## Goal
State how many lines in the listing below include the word "from", and add nothing besides the number.

╭─ Recorded data

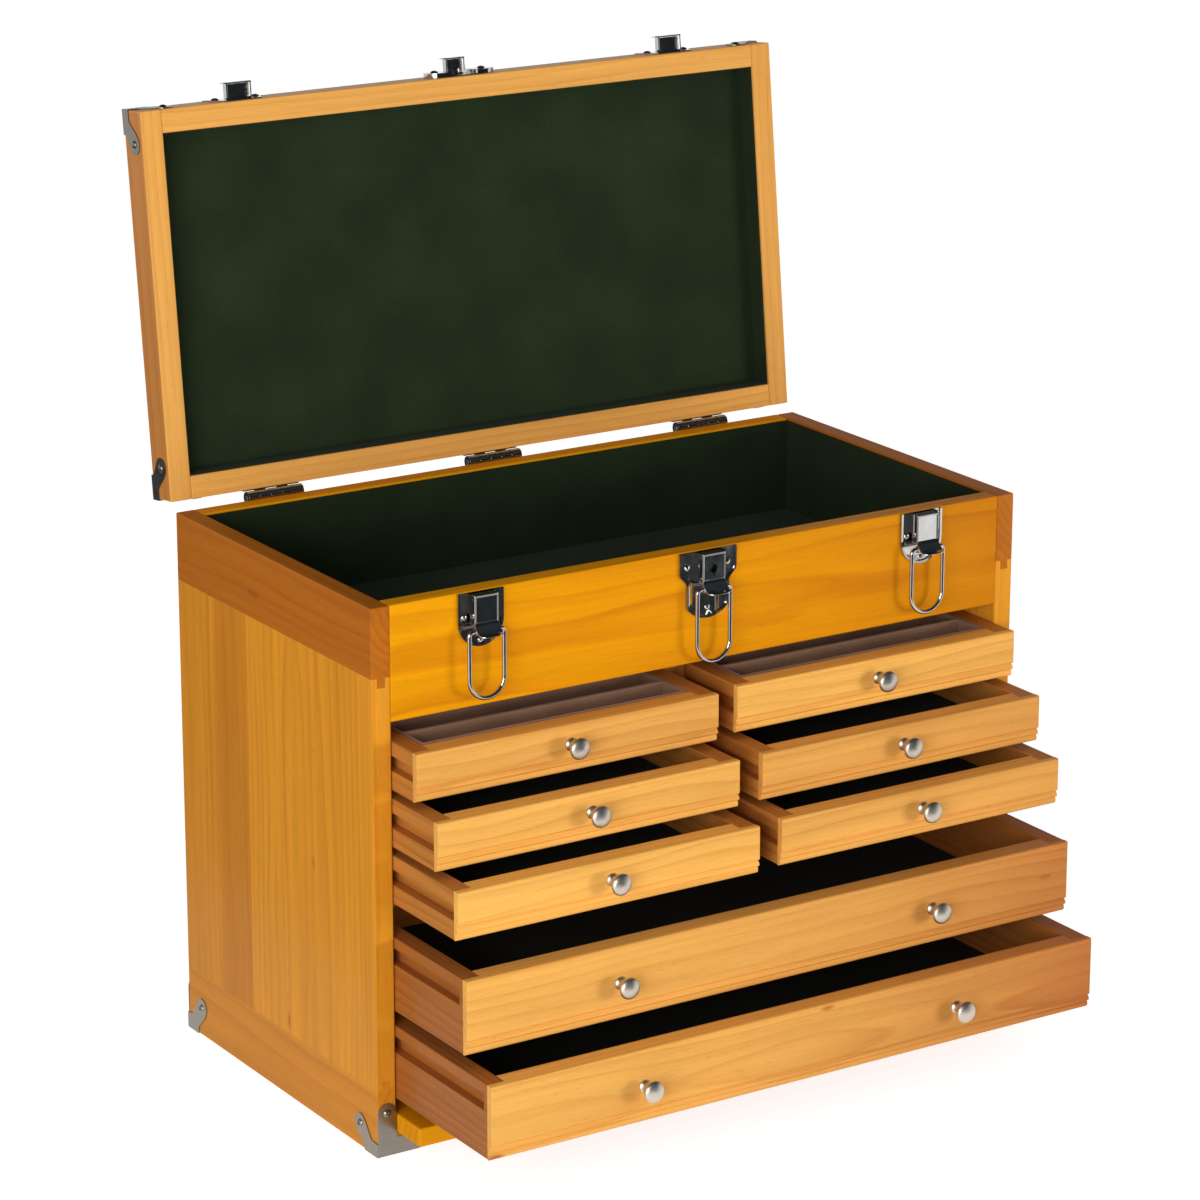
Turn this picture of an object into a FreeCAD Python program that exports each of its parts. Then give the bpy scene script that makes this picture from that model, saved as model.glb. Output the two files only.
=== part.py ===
import FreeCAD, Part
import math
import os
from FreeCAD import Vector

# Wooden machinist's toolbox with a lined till under a hinged lid, small drawers over wide ones,
# a front panel kept in a slot under the lowest drawer, draw latches and a lock latch.
# Frame: +X to the right, front faces -Y, +Z up, origin in the middle of the underside.
# The part is drawn with the lid open and the drawers partly out. Lengths are in millimetres.

# Case
case_width = 510.0
case_depth = 265.0
case_height = 375.0
side_thickness = 14.0
back_thickness = 13.0
top_cleat_height = 47.0
bottom_cleat_height = 46.0
cleat_tongue_depth = 6.5
cleat_tongue_thickness = 6.0
base_thickness = 14.5
slot_cover_thickness = 5.0
shelf_thickness = 14.0
divider_thickness = 18.0
drawer_recess = 38.0

# Till and linings
till_front_height = 77.5
till_front_thickness = 14.0
till_floor_thickness = 8.0
lining_thickness = 1.0
lining_below_rim = 1.5

# Front panel in its slot
panel_thickness = 13.0
panel_bottom_gap = 0.3
panel_top_gap = 1.0
panel_end_gap = 0.5
panel_height_gap = 1.5
panel_width_gap = 1.0

# Drawers
drawer_length = 210.0
drawer_side_gap = 0.8
small_drawer_gap = 5.7
wide_drawer_gap = 10.3
lowest_drawer_gap = 4.4
shelf_under_gap = 4.7
shelf_over_gap = 4.6
till_under_gap = 13.3
small_drawer_share = 11 / 67
wide_drawer_share = 17 / 67
drawer_front_thickness = 15.0
drawer_front_lap = 5.0
drawer_side_thickness = 13.0
drawer_back_thickness = 12.0
drawer_bottom_thickness = 4.0
drawer_bottom_rise = 4.0
felt_thickness = 1.0
felt_edge_gap = 0.2

# Moulding on the drawer fronts, depths back from the face and heights above the lower edge
face_round = 1.5
quirk_height = 8.4
quirk_depth = 2.2
quirk_opening = 1.0
bead_setback = 0.9
bead_height = 2.4
strip_setback = 1.5
toe_round = 2.0

# Grooves in the drawer sides and the runners in them
groove_depth = 6.5
small_groove_drop_share = 0.288
small_groove_height_share = 0.312
wide_groove_drop_share = 0.141
wide_groove_height_share = 0.222
wide_groove_stop = 4.0
runner_top_gap = 0.3
runner_bottom_gap = 0.7
runner_depth_gap = 0.7
runner_front_gap = 1.0
runner_back_gap = 1.0

# How far each drawer stands out of the case front
pull_left = (30.5, 56.0, 80.0)
pull_right = (24.0, 54.0, 77.0)
pull_wide = (90.0, 119.0)

# Flocked tray in the top small drawers
tray_wall = 3.0
tray_floor = 2.5
tray_fit_gap = 0.3
tray_compartment_depth = 24.0

# Knobs
knob_head_radius = 7.4
knob_neck_radius = 2.9
knob_foot_radius = 4.5
knob_collar_radius = 3.7
knob_projection = 14.8
knob_foot_height = 1.8
knob_collar_height = 1.6
knob_head_height = 6.0
small_knob_height_share = 0.585
wide_knob_height_share = 0.505
knob_screw_radius = 1.9
knob_screw_head_radius = 3.8
knob_screw_head_height = 1.6
knob_screw_reach = 6.0

# Lid
lid_rail_height = 25.5
lid_rail_width = 16.0
lid_panel_thickness = 8.0
lid_rest_gap = 0.3
lid_open_angle = 96.5

# Hinges
hinge_width = 43.0
hinge_spacing_share = 0.346
hinge_axis_offset = 5.4
hinge_barrel_radius = 4.4
hinge_pin_radius = 1.6
hinge_pin_gap = 0.05
hinge_leaf_thickness = 1.2
hinge_leaf_height = 22.0
hinge_knuckle_gap = 0.3
hinge_knuckles = 5
hinge_leaf_setback = 3.2
hinge_screw_inset = 6.5

# Sheet fittings and their fixings
sheet_thickness = 0.8
screw_head_radius = 2.9
screw_head_height = 1.5
screw_recess_length_share = 1.25
screw_recess_width_share = 0.28
screw_shank_radius = 1.4
screw_shank_length = 9.0
screw_hole_gap = 0.05
rivet_head_radius = 2.3
rivet_head_height = 1.3

# Corner guards
guard_leg_width = 14.0
guard_leg_length = 37.0
guard_foot_length = 36.0
guard_foot_height = 12.0
guard_lobe_radius = 7.0
guard_lobe_out = 22.0
guard_lobe_up = 17.0
rear_guard_lobe_out = 20.0
rear_guard_lobe_up = 20.5
lid_guard_lobe_out = 22.5
lid_guard_lobe_up = 15.0

# Draw latches
latch_spacing_share = 0.343
latch_plate_width = 34.0
latch_plate_height = 36.5
latch_plate_thickness = 1.0
latch_rim_width = 1.5
latch_rim_height = 1.1
latch_drop_below_rim = 0.5
latch_rivet_side = 12.0
latch_rivet_drop = 16.0
latch_ear_thickness = 1.2
latch_ear_gap = 0.4
latch_ear_height = 13.0
latch_ear_reach = 7.2
latch_pin_radius = 1.25
latch_pin_out = 5.6
latch_pin_drop = 3.4
lever_width = 18.0
lever_sheet = 1.2
lever_top_drop = 0.3
lever_length = 21.0
lever_front_out = 9.2
lever_back_out = 3.0
lever_curl_out = 9.0
lever_curl_drop = 24.0
lever_curl_radius = 2.5
lever_lip_width = 17.5
lever_lip_out = 18.0
lever_lip_drop = 27.0
lever_lip_rise = 5.5
bail_wire_radius = 1.5
bail_gap = 0.06
bail_half_width = 13.0
bail_corner_radius = 3.0
latch_bail_length = 45.5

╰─

## Reply
3